The squishy material is 80 per cent water, but acts more like an “ultra-hard shatterproof glass” when compressed, researchers from the University of Cambridge say.

A video released by the research team shows a chocolate bar-shaped strip of the material placed between two sheets of metal.

A 1200kg car then proceeds to drive back and forth over the metal several times.

Afterwards, the material is shown to return to its original form.

Researchers say the substance could be used for anything from soft robotics to bioelectronics or even cartilage in knee and hip replacements.

“At 80 per cent water content, you’d think it would burst apart like a water balloon, but it doesn’t: it stays intact and withstands huge compressive forces,” said Professor Oren A Scherman who led the research team.

“The properties of the hydrogel are seemingly at odds with each other.”

The hydrogel substance contains a network of specially formulated polymers with “reversible on-off interactions”, researchers say.

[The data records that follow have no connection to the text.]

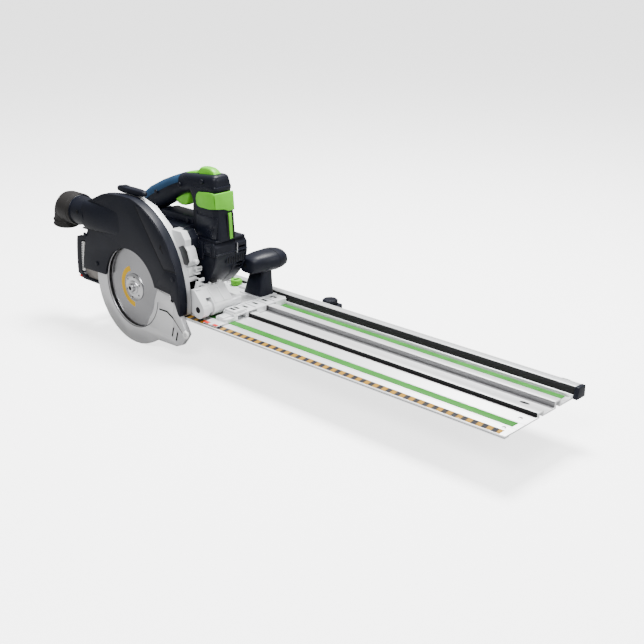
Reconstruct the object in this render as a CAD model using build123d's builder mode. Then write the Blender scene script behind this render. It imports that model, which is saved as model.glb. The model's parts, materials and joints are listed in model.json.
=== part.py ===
"""Cordless cross-cutting saw on a short guide rail, in millimetres.

+X is the cutting direction, +Y points away from the blade side, +Z is up. The origin is on the
workpiece surface, at the rail's cutting edge, straight below the blade's axis with the saw parked.
"""

import os
from math import cos, radians, sin

from build123d import *

os.makedirs("parts", exist_ok=True)

# ---------------------------------------------------------------- driving dimensions
BLADE_R = 80.0
BLADE_T = 1.8
BLADE_Y = -2.5  # middle of the blade
HUB_Z = 25.0  # blade axis above the workpiece at full depth
ARBOR_R = 10.0

RAIL_START, RAIL_END = -64.0, 666.0
FLANGE_Z0, FLANGE_Z1 = 1.0, 3.0
STRIP_Z = 3.8  # top of the glide strips
FENCE_Y0, FENCE_Y1, FENCE_Z1 = 143.5, 163.0, 16.0
RIB_A = (69.4, 80.0, 8.0)  # near face, far face, top
RIB_B = (105.0, 117.0, 10.6)

BASE_X0, BASE_X1 = -128.0, 177.0
BASE_Y0, BASE_Y1 = 22.0, 143.0
BASE_Z0, BASE_Z1 = 3.9, 14.0
DECK_Z = 11.2  # underside of the base's deck

TILT_Y, TILT_Z = BLADE_Y, 0.0
SEGMENT_R0, SEGMENT_R1, SLOT_R, SLOT_W = 44.0, 60.0, 52.0, 6.4
STUD_ANGLE, TILT_RANGE = 17.0, 45.0

PIVOT_X, PIVOT_Z, PIVOT_R = 138.0, 20.0, 5.0
BARREL_R = 13.0

GUARD_R, GUARD_OPEN_R = 88.0, 61.0
GUARD_Y0, GUARD_Y1 = -8.0, -1.0
NECK_R, NECK_RING_R = 15.0, 20.5
RUNNING_FIT = 0.05

COVER_Y0, COVER_Y1 = -12.0, 2.0
COVER_OPEN_R = 61.0
WALL_Y0, WALL_Y1 = 9.0, 13.0  # web of the blade housing
GEARBOX_Y1 = 38.0
TUBE_X0, TUBE_Z, TUBE_R = -138.0, 121.0, 22.5

MODULE_ANGLE = 40.0
DRIVEN_R, LAY_PINION_R, LAY_GEAR_R, MOTOR_PINION_R = 17.5, 11.0, 20.0, 9.0
MESH_GAP = 0.3
LAY_X = (DRIVEN_R + LAY_PINION_R + MESH_GAP) * cos(radians(MODULE_ANGLE))
LAY_Z = HUB_Z + (DRIVEN_R + LAY_PINION_R + MESH_GAP) * sin(radians(MODULE_ANGLE))
MOTOR_X = LAY_X + (LAY_GEAR_R + MOTOR_PINION_R + MESH_GAP) * cos(radians(MODULE_ANGLE))
MOTOR_Z = LAY_Z + (LAY_GEAR_R + MOTOR_PINION_R + MESH_GAP) * sin(radians(MODULE_ANGLE))
MOTOR_SPLIT_Y, MOTOR_Y1 = 76.0, 98.0

HANDLE_Y = 62.0
HANDLE_HALF = 18.0
FOOT_Y0, FOOT_Y1 = 27.0, 97.0
FOOT_X0, FOOT_X1, FOOT_Z0, FOOT_Z1 = -66.0, 86.0, 113.5, 128.0
BATTERY_X0, BATTERY_X1, BATTERY_Z0, BATTERY_Z1 = -97.0, -9.0, 53.0, 113.0

STOP_X, STOP_Y = 235.0, 177.0


def finish(piece, name):
    """Label a finished piece and write it to its own file."""
    piece.part.label = name
    export_step(piece.part, f"parts/{name}.step")


def side(y):
    """Sketch plane at the given Y, with local axes X and Z; extrude by a negative amount to go +Y."""
    return Plane.XZ.offset(-y)


def across(x):
    """Sketch plane at the given X, with local axes Y and Z; extrude goes +X."""
    return Plane.YZ.offset(x)


def polar(radius, angle, x=0.0, z=0.0):
    """Point at a radius and an angle in degrees about a centre."""
    return (x + radius * cos(radians(angle)), z + radius * sin(radians(angle)))


def bar_box(name, x, y, z):
    """Write a plain rectangular piece between pairs of limits."""
    with BuildPart() as bar:
        with BuildSketch(Plane.XY.offset(z[0])):
            with Locations(((x[0] + x[1]) / 2, (y[0] + y[1]) / 2)):
                Rectangle(x[1] - x[0], y[1] - y[0])
        extrude(amount=z[1] - z[0])
    finish(bar, name)


def side_ring(outer, inner, x, z, y0, y1):
    """Add a ring about an axis along Y to the open part."""
    with BuildSketch(side(y0)) as ring:
        with Locations((x, z)):
            Circle(outer)
            if inner:
                Circle(inner, mode=Mode.SUBTRACT)
    extrude(ring.sketch, amount=-(y1 - y0))


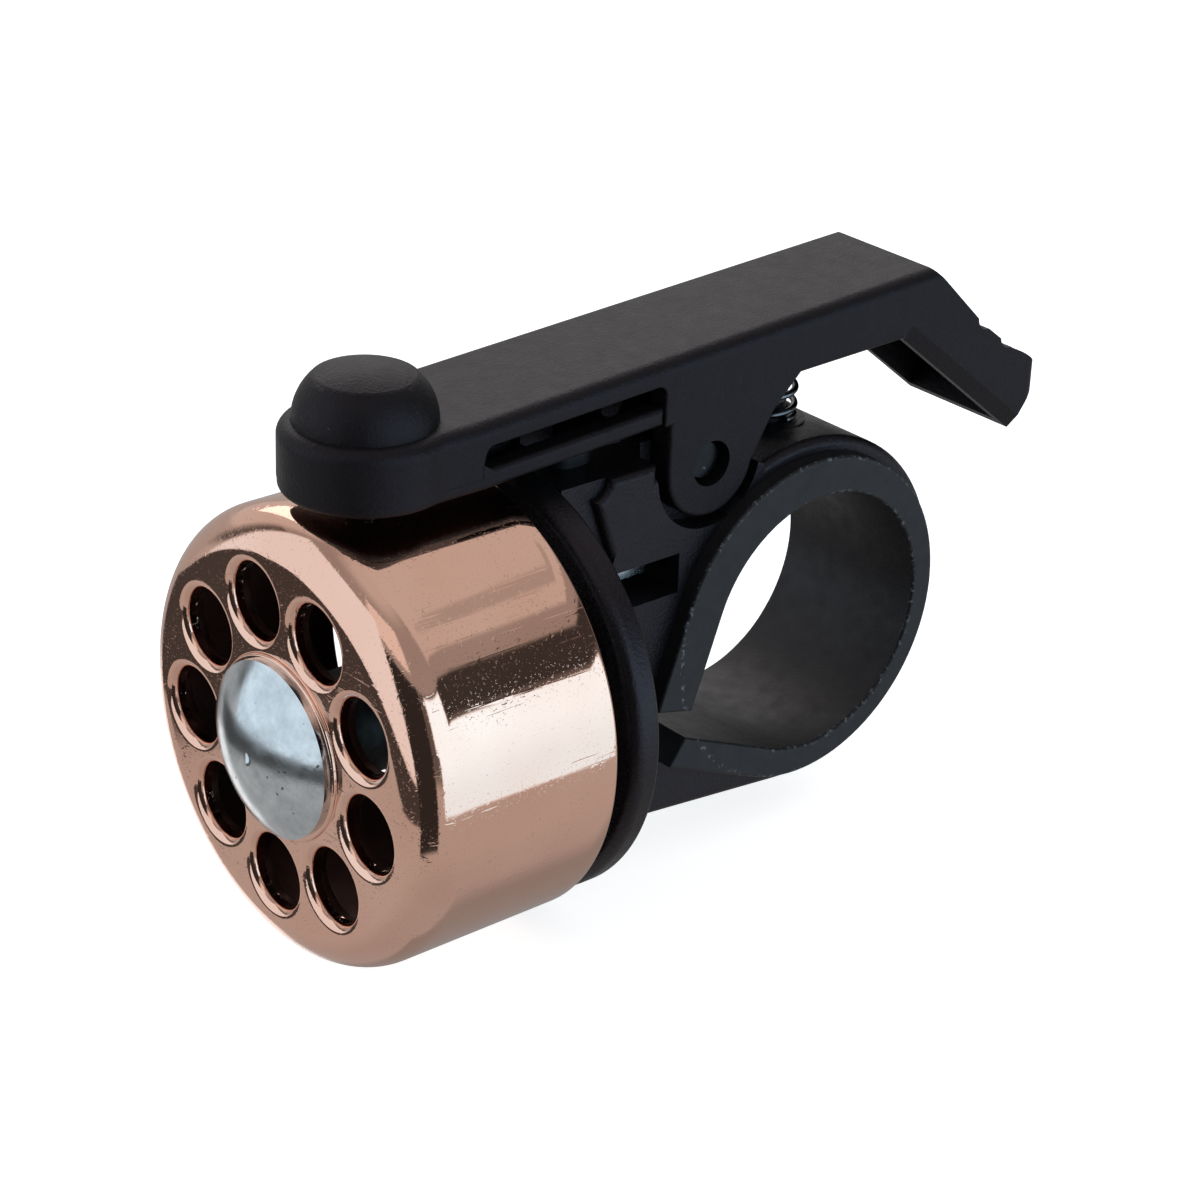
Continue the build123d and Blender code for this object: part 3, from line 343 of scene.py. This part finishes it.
# ---- bell cup ----------------------------------------------------------------------------------
def bell_cup():
    """A drawn cup with nine rolled-in holes, built as smooth patches round each hole and lathed walls."""
    low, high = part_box("bell_cup")
    axis_z = (low.z + high.z) / 2
    radius = (high.x - low.x) / 2
    wall, edge_r = 0.8 * MM, 3.4 * MM
    lip_round = 0.3 * MM
    seat_r, seat_h, seat_soft, bore_r = 7.3 * MM, 0.3 * MM, 0.22 * MM, 3.0 * MM
    face, rear = low.y + seat_h, high.y
    flat_r = radius - edge_r

    holes, hole_r, ring_r, first_turn = 9, 2.93 * MM, 11.08 * MM, math.radians(26.1)
    flare = 0.72 * MM
    collar_r, collar_depth = hole_r + 0.5 * MM, 1.9 * MM
    collar_top, collar_round, collar_foot = 1.2 * MM, 0.2 * MM, 0.5 * MM
    foot_spread = 0.25 * MM
    patch_in, patch_out = 7.36 * MM, 16.0 * MM
    half = math.pi / holes
    in_steps, side_steps, out_steps = 16, 26, 24
    flare_steps, face_steps = 8, 14
    vertices, outside_faces, inside_faces = [], [], []

    def put(x, y, z):
        vertices.append(Vector((x, y, z + axis_z)))
        return len(vertices) - 1

    def plain_face(r, inner):
        """Height of the face without its holes at a radius, outside or inside."""
        bend = edge_r - wall if inner else edge_r
        y = face + (wall if inner else 0)
        if r > flat_r:
            y += bend - math.sqrt(max(bend**2 - (r - flat_r)**2, 0))
        return y

    def sector():
        """Points round one hole's share of the face, starting along its inner arc."""
        depth = patch_out - patch_in
        polar = [(patch_in, -half + 2 * half * i / in_steps) for i in range(in_steps)]
        polar += [(patch_in + depth * i / side_steps, half) for i in range(side_steps)]
        polar += [(patch_out, half - 2 * half * i / out_steps) for i in range(out_steps)]
        polar += [(patch_out - depth * i / side_steps, -half) for i in range(side_steps)]
        return [(r * math.cos(a), r * math.sin(a)) for r, a in polar]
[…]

“We use reversible crosslinkers to make soft and stretchy hydrogels, but making a hard and compressible hydrogel is difficult and designing a material with these properties is completely counterintuitive,” the study’s first author Zehan Huang said in a statement.

“To the best of our knowledge, this is the first time that glass-like hydrogels have been made,” Dr Huang said.

The study has appeared in leading scientific journal Nature.

“The way the hydrogel can withstand compression was surprising, it wasn’t like anything we’ve seen in hydrogels,” said co-author Dr Jade McCune, also from the Department of Chemistry.